As I was complaining to a colleague about the lack of clarity about any Unitarian  provenance for Miss Mitchell, my colleagues thought that we modern UUs recognize in Maria Mitchell a kind of spiritual or religious naturalism, but back in her day, old school Christian Unitarianism probably wasn’t her cup of tea.

Perhaps that is why she enjoyed the company of the folks associated with Transcendentalism, that wild and wonderful exploration of encountering the Holy in Nature – Emerson, Thoreau, Margaret Fuller, Bronson Alcott – not to mention those committed to Abolition – like Frederick Douglass. She did also spend time, while working as the librarian at the Nantucket Atheneum, with more garden-variety Unitarians, like Theodore Parker, Horace Greeley, and William Ellery Channing, too.

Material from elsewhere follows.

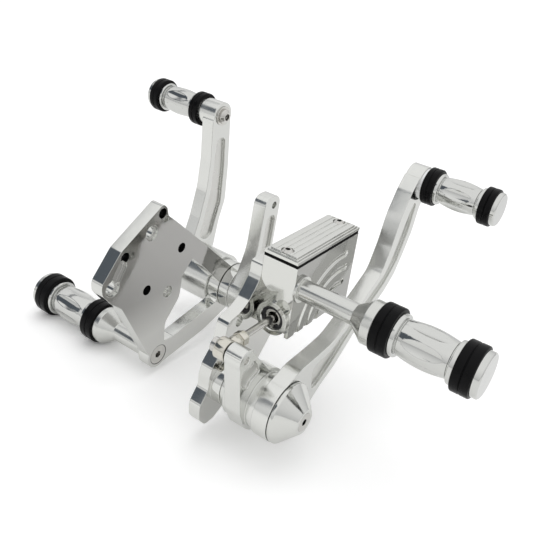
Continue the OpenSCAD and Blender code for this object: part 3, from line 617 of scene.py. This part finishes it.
# Circlip and washer in the bore: the circlip is spring steel, blacked and oiled, and keeps the
# piston in. The washer under it is bright steel.
circlip_break = 0.0001
circlip_grain = 0.000008
black_tones = ((0.03, 0.03, 0.032, 1.0), (0.09, 0.09, 0.095, 1.0))
black_steel, tree, surface = bare_metal("black_steel")
haze = noise(tree, scale=200.0, detail=4.0)
hazed(tree, surface, haze, *black_tones, low=0.3, high=0.5)
relief(tree, surface, noise(tree, scale=1200.0, detail=2.0), circlip_grain)
for name, metal in (("circlip", black_steel), ("bore_washer", screw_steel)):
    break_edges(name, circlip_break)
    finish_with(name, metal)

# Rod end and lock nut: brass under dull nickel, which lets the yellow through. The nut locks the
# rod end on the push rod's thread. The rod end is an eye round a ball, on a hexagonal shank, and
# both stand in for the plain solid.
nut_break = 0.0004
nickel_grain = 0.000008
nickel_tones = ((0.60, 0.57, 0.49, 1.0), (0.76, 0.745, 0.69, 1.0))
nickel_brass, tree, surface = bare_metal("nickel_brass")
haze = noise(tree, scale=140.0, detail=5.0)
hazed(tree, surface, haze, *nickel_tones, low=0.09, high=0.18)
relief(tree, surface, noise(tree, scale=900.0, detail=2.0), nickel_grain)
break_edges("lock_nut", nut_break)
finish_with("lock_nut", nickel_brass)

eye_at = Vector((0.10075, -0.0305, -0.027))
eye_r = 0.0086
eye_w = 0.010
eye_rim = 0.0011
eye_bore_rim = 0.0008
eye_insets = (
    (0.0019, 0.0),
    (0.0003, -0.0016),
    (0.0006, 0.0),
    (0.0003, 0.0012),
    (0.0012, 0.0003),
    (eye_bore_rim, 0.0),
)
shank_at = (eye_at.x, -0.0192, eye_at.z)
shank_r = 0.00577
shank_length = 0.0096
shank_break = 0.0004


def select(kind, test):
    """In edit mode, selects the faces or edges whose middle passes a test, and nothing else."""
    mesh = bmesh.from_edit_mesh(bpy.context.object.data)
    for part in list(mesh.faces) + list(mesh.edges) + list(mesh.verts):
        part.select = False
    bpy.context.tool_settings.mesh_select_mode = (False, kind == "edge", kind == "face")
    for part in mesh.faces if kind == "face" else mesh.edges:
        points = [vertex.co for vertex in part.verts]
        if test(sum(points, Vector()) / len(points), part):
            part.select_set(True)
    bmesh.update_edit_mesh(bpy.context.object.data)


def settle(name, body, material):
    """Ends the modelling of a piece: names it, sets it at the origin and fits its material."""
    bpy.ops.object.mode_set(mode="OBJECT")
    bpy.ops.object.transform_apply(location=True, rotation=True, scale=True)
    bpy.ops.object.shade_smooth_by_angle(angle=math.radians(35.0))
    piece = bpy.context.object
    piece.name = name
    piece.data.materials.clear()
    piece.data.materials.append(material)
    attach(piece, body)
    return piece


def round_end(at, face):
    """True for the eye's two round ends."""
    return abs(face.normal.x) > 0.9 and len(face.verts) > 8


def outer_rim(at, edge):
    """True for the edges round the eye's two ends."""
    return abs(abs(at.x - eye_at.x) - eye_w / 2) < 1e-5 and (at - eye_at).length > eye_r * 0.98


bpy.ops.object.select_all(action="DESELECT")
bpy.ops.mesh.primitive_cylinder_add(vertices=72, radius=eye_r, depth=eye_w, location=eye_at,
                                    rotation=(0.0, math.pi / 2, 0.0))
bpy.ops.object.transform_apply(location=True, rotation=True, scale=True)
bpy.ops.object.mode_set(mode="EDIT")
for thickness, depth in eye_insets:
    select("face", round_end)
    bpy.ops.mesh.inset(thickness=thickness, depth=depth)
select("face", round_end)
bpy.ops.mesh.bridge_edge_loops()
select("edge", outer_rim)
bpy.ops.mesh.bevel(offset=eye_rim, segments=4)
eye = settle("rod_eye", "push_rod", nickel_brass)
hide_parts("rod_end")

bpy.ops.object.select_all(action="DESELECT")
bpy.ops.mesh.primitive_cylinder_add(vertices=6, radius=shank_r, depth=shank_length,
                                    location=shank_at, rotation=(math.pi / 2, 0.0, 0.0))
bpy.ops.object.transform_apply(location=True, rotation=True, scale=True)
bpy.ops.object.mode_set(mode="EDIT")
select("edge", lambda at, edge: True)
bpy.ops.mesh.bevel(offset=shank_break, segments=2)
shank = settle("rod_end_shank", "push_rod", nickel_brass)
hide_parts("rod_end")

# Piston spring: one coil of steel wire between the cup and the bore's blind end. It rests on that
# end, and is built at one fixed length.
wire_r = 0.0009
wire_sides = 12
coil_r = 0.0060
coil_turns = 6
steps_a_turn = 32
coil_low, coil_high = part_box("piston_spring")
coil_length = coil_high[1] - coil_low[1]
coil_x = (coil_low[0] + coil_high[0]) / 2
coil_z = (coil_low[2] + coil_high[2]) / 2
bpy.ops.object.select_all(action="DESELECT")
bpy.ops.mesh.primitive_circle_add(vertices=wire_sides, radius=wire_r,
                                  location=(coil_x, coil_low[1] + wire_r, coil_z))
bpy.ops.object.mode_set(mode="EDIT")
bpy.ops.transform.translate(value=(coil_r, 0.0, 0.0))
bpy.ops.object.mode_set(mode="OBJECT")
winding = bpy.context.object.modifiers.new("winding", "SCREW")
winding.axis = "Y"
winding.steps = steps_a_turn
winding.render_steps = steps_a_turn
winding.iterations = coil_turns
winding.screw_offset = (coil_length - 2 * wire_r) / coil_turns
bpy.ops.object.modifier_apply(modifier="winding")
bpy.ops.object.mode_set(mode="EDIT")
bpy.ops.mesh.select_all(action="SELECT")
bpy.ops.mesh.fill_holes(sides=0)
bpy.ops.mesh.select_all(action="SELECT")
bpy.ops.mesh.normals_make_consistent(inside=False)
coil = settle("coil_spring", "brackets", screw_steel)
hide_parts("piston_spring")
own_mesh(coil)

# Bushes: turned bronze sleeves, hidden inside. One is pressed into the shift plate's boss, and the
# shift's shaft turns in it. The others sit in the brake lever's hub and turn on the brake's shaft.
bush_pitch = 0.0003
bush_depth = 0.000004
bronze_tones = ((0.45, 0.30, 0.15, 1.0), (0.62, 0.45, 0.25, 1.0))
bush_bronze, tree, surface = bare_metal("bush_bronze")
haze = noise(tree, scale=120.0, detail=4.0)
hazed(tree, surface, haze, *bronze_tones, low=0.25, high=0.4)
relief(tree, surface, lines(tree, bush_pitch), bush_depth)
for name in ("shift_bush", "brake_bushes"):
    finish_with(name, bush_bronze)

low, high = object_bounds()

Does it matter? Unitarian or not? In the scheme of things, not one iota. For her story speaks to us regardless. The causes dear to her heart – the emancipation of those enslaved, the education of those typically excluded – these speak to us. And the insight she shared with her students, we can benefit from, too:

“Mingle the starlight with your lives and you won’t be fretted by trifles.” 

With gratitude for the loving storytelling that Maria Popova of the online community she leads, The Marginalian, for her dedication to revealing so many beautiful facets of the jewel-like story of this pioneering woman whose life was spent anticipating, chasing, and recording eclipses; finding poetic beauty in the cosmos, and perceiving balance between science and god.

With the upcoming total eclipse of the sun, revealing the starscape in such a rare and rarefied way, may we accept the invitation: do not be fretted by trifles.